Gail Battistella emerged from the ruckus. She marched down the hall and as she passed McClaren, she spat, "You bitch. Goddamn you."

Before McClaren reached the ruckus, before she could figure out why Battistella had cursed her, another teacher approached her and asked, "Why is Mike [McNally] changing the lock on your door?"

McNally had taken over the school's upkeep under the new regime.
McClaren forced her way into her office to find Battistella on the phone to the police, calling them to have McClaren escorted from the premises for wreaking havoc.

Five police officers arrived and, under their watch and those of McNally and Battistella, she cleaned out her desk.

Battistella's version of the story alleges that McClaren was inciting the teachers to tell parents that they were leaving.

"They had kids crying all over the place," Battistella says. "They had parents upset coming into the office demanding their children's records right then and there. They had kids withdrawing. They had a minor riot here."

And so Battistella did exactly what Greg Miller had done the year before. She called the police and she changed the locks.

"Yes, I called the police to escort the principal out of the school," she continues, "lest there be any more disturbance and lest she steal anything like Greg Miller had done last year."

The school's four full-time teachers left with McClaren; three of them followed her to Glendale and went to work for Greg Miller at Challenge Charter School.

Jan Bingham Meyers, who has been on the Dragonfleye board since its inception, dismissed the teacher walkout as union nonsense.

"You're talking about people from the teachers union. They've all been educated by the same system. They all come from the same mindset," she told a New Times reporter. "They're all liberals. And I guess you are, too."

On January 27, the State Board of Education will hold a hearing to decide whether Dragonfleye School's charter should be revoked.

Although there are myriad complaints about Battistella's behavior in the files at the state board, they are not cause for revocation in themselves.

Kenneth Bennett, the state board president, explains, "It is a frustrating situation where some things having to do with the operation of a school, however inflammatory and frustrating it is for us to look in and see it or hear about it, some of those things do remain within the threshold of the management of the school. When students are leaving en masse, that's very frustrating."

But essentially, it's a personnel matter that can only be dealt with by the school's administration and governing board--which Battistella controls.

"The weakest area [of oversight] right now is the most important area, and that is the academic accountability of the schools," Bennett continues.

"I would like as president of the board to try to move us in the direction of a much more comprehensive accountability of these charter schools."

Ironically, the grounds of possible revocation cited by the state board in its notice of intent was that Dragonfleye had failed to "produce all attendance records, teacher grade books, student evaluations, all financial records, class lesson plans, and all USFR [Uniform System of Financial Records] records."

In short, those are the materials that disappeared when Miller's teachers and parents descended on the school in the wake of the justice of the peace restoring the school to Battistella.

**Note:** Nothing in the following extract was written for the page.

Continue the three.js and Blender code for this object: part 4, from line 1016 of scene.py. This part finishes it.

Miller claims that all the records were returned to the best of his knowledge. Battistella says they were not. And the state board doesn't care who took them, but clearly feels that Battistella is responsible for them.

"Whether it's a business or a private school, the IRS wouldn't take too kindly to me saying, 'Oh, darn it, my accountant didn't file my tax returns the last three years and I don't have that stuff anymore,'" Bennett says. "That just doesn't count, blaming it on someone else."

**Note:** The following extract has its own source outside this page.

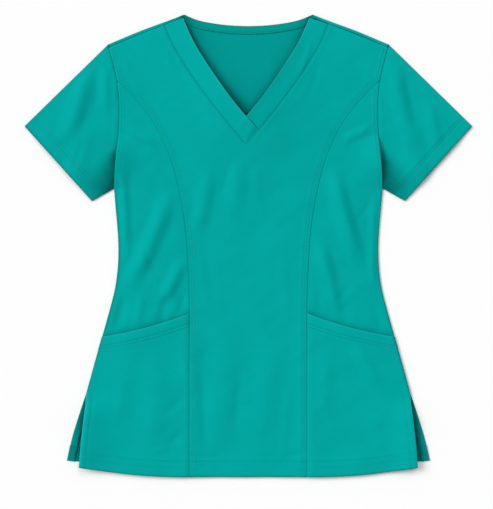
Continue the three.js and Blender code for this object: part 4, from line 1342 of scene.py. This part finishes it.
class Nodes:
    """Short calls for building one material's node tree."""

    def __init__(self, name):
        self.material = bpy.data.materials.new(name)
        self.material.use_nodes = True
        self.tree = self.material.node_tree
        self.shader = self.tree.nodes["Principled BSDF"]

    def add(self, kind, **settings):
        node = self.tree.nodes.new(kind)
        for key, value in settings.items():
            setattr(node, key, value)
        return node

    def link(self, source, target):
        self.tree.links.new(source, target)

    def feed(self, socket, value):
        """Gives a socket a value of its own, or links another node's output to it."""
        if isinstance(value, bpy.types.NodeSocket):
            self.link(value, socket)
        elif value is not None:
            socket.default_value = value

    def fill(self, node, **values):
        """Feeds sockets by their names, with _ for a space."""
        for name, value in values.items():
            self.feed(node.inputs[name.replace("_", " ")], value)

    def math(self, operation, a, b=None):
        node = self.add("ShaderNodeMath", operation=operation)
        for socket, value in zip(node.inputs, (a, b)):
            self.feed(socket, value)
        return node.outputs[0]

    def colour_mix(self, factor, a, b):
        node = self.add("ShaderNodeMix", data_type="RGBA")
        for index, value in zip((0, 6, 7), (factor, a, b)):
            self.feed(node.inputs[index], value)
        return node.outputs[2]

    def noise(self, vector, scale, detail):
        node = self.add("ShaderNodeTexNoise", noise_dimensions="2D")
        self.fill(node, Vector=vector, Scale=scale, Detail=detail)
        return node.outputs[0]

    def bump(self, height, strength, distance):
        """Raises the surface by a height."""
        node = self.add("ShaderNodeBump")
        self.fill(node, Height=height, Strength=strength, Distance=distance)
        self.link(node.outputs[0], self.shader.inputs["Normal"])


def scaled(colour, factor):
    """A colour made lighter or darker, with its alpha."""
    return (colour[0] * factor, colour[1] * factor, colour[2] * factor, 1.0)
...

Kevin Ahern, Battistella's lawyer, hopes that the state board will be more interested in allowing Dragonfleye School to fix its problems than in making an example.

"I think there should be a measured and reasoned response," he says, "and if Dragonfleye can demonstrate that it's in substantial compliance, I would hope that would be their goal."

Such a decision would be what in business is called a "win-win situation."
For the children who go to school at Dragonfleye, either way the board decides could be lose-lose.